L’évolution de la pensée est une chose bien tumultueuse. Dans La légitimité des Temps modernes, Hans Blumenberg reprend deux mille ans de réflexion philosophique en une thèse qui rappelle les grandes synthèses historico-philosophiques de Hegel et de Splenger. C’est un long cheminement hautement documenté, mais dont l’ordonnance paraît hasardeuse, comme si la mise en forme définitive avait été faite par quelqu’un d’autre que l’auteur.
Ainsi, la troisième partie consacrée à la curiosité théorique apparaît comme un à-côté de la thèse principale qui est la quête d’auto-affirmation de l’homme occidental dans sa recherche de la vérité. Alors qu’on se serait attendu au développement chronologique que le début du livre annonçait, le discours se déploie plutôt selon les thèmes développés, ce qui exige du lecteur une connaissance encyclopédique de l’histoire de la pensée européenne.
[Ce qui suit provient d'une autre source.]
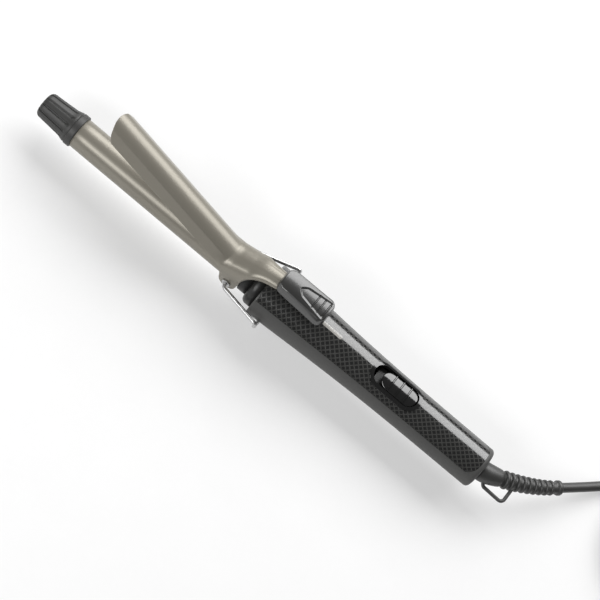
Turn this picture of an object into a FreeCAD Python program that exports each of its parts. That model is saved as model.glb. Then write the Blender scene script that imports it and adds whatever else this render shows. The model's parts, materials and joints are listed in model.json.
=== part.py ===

Après avoir suivi, en deuxième partie, la révolution rationnelle opérée par Descartes, on revient en troisième partie aux subtilités théologiques des saint Augustin, Tertullien et autres pères de l’Église, avec des incursions du côté de la philosophie antique. Blumenberg se penche, en plus de deux cents pages, sur le grand débat qui a secoué la culture occidentale à plusieurs reprises avec des intensités variables, celui de la curiosité : jusqu’à quel point est-il légitime de pousser la recherche sur les objets et le monde extérieur ? Quelles sont les limites de l’enquête scientifique ?
Le livre se termine sur deux figures emblématiques marquant le passage de la pensée médiévale à la pensée moderne, Nicolas de Cues et Giordano Bruno, l’un opérant la dernière tentative pour sauver la scolastique en l’accordant à la nouvelle pensée, l’autre bousculant tout sur son passage en étendant à tous les êtres l’immanence divine et en détournant, sur le bûcher, sa vue du dieu rédempteur chrétien.
Un livre parfois passionnant, mais un peu éreintant, à ne recommander qu’aux lecteurs curieux de philosophie et disposant de beaucoup de temps.